> Problem statement
Extract, unchanged, each line of the listing below from its first line through the line that contains "from mathutils import Matrix, Vector, noise", inclusive, and nothing else.
= = = = = = =
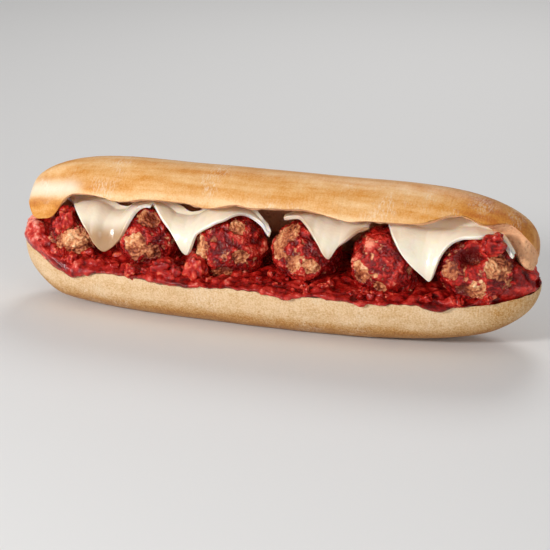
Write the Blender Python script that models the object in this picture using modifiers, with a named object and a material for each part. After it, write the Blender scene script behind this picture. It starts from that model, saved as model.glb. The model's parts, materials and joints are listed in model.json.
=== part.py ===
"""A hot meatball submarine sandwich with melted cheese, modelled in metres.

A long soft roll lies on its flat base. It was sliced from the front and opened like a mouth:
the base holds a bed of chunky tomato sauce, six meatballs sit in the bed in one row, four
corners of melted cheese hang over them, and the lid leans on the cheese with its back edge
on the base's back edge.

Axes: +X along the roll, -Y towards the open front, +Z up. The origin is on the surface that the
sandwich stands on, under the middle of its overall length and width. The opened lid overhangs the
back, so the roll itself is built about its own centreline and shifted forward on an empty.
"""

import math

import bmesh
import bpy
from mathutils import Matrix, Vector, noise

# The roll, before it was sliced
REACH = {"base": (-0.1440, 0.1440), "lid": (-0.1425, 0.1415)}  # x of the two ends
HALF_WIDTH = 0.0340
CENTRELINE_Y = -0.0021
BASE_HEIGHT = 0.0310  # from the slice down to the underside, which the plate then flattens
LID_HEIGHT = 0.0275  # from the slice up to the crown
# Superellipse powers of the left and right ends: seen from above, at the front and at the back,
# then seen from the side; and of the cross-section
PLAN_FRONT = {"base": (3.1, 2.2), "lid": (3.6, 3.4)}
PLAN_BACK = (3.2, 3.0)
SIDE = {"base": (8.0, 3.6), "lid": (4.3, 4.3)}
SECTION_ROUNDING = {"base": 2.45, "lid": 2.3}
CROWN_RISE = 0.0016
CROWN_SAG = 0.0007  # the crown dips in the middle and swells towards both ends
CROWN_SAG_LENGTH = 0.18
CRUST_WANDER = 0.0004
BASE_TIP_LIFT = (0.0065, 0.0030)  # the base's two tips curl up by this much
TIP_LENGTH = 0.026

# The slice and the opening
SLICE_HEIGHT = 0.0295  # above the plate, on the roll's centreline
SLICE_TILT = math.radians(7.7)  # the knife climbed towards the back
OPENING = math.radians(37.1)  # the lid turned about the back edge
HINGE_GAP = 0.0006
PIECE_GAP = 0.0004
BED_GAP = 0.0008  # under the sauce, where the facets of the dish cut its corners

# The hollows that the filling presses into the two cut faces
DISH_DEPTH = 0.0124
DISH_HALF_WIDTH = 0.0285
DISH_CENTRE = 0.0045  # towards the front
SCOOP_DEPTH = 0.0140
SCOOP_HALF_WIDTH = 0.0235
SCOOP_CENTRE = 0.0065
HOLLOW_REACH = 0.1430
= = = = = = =
> Solution for this task
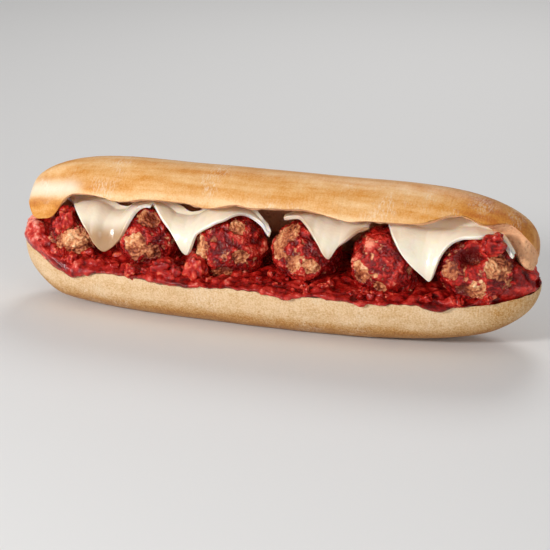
Write the Blender Python script that models the object in this picture using modifiers, with a named object and a material for each part. After it, write the Blender scene script behind this picture. It starts from that model, saved as model.glb. The model's parts, materials and joints are listed in model.json.
=== part.py ===
"""A hot meatball submarine sandwich with melted cheese, modelled in metres.

A long soft roll lies on its flat base. It was sliced from the front and opened like a mouth:
the base holds a bed of chunky tomato sauce, six meatballs sit in the bed in one row, four
corners of melted cheese hang over them, and the lid leans on the cheese with its back edge
on the base's back edge.

Axes: +X along the roll, -Y towards the open front, +Z up. The origin is on the surface that the
sandwich stands on, under the middle of its overall length and width. The opened lid overhangs the
back, so the roll itself is built about its own centreline and shifted forward on an empty.
"""

import math

import bmesh
import bpy
from mathutils import Matrix, Vector, noise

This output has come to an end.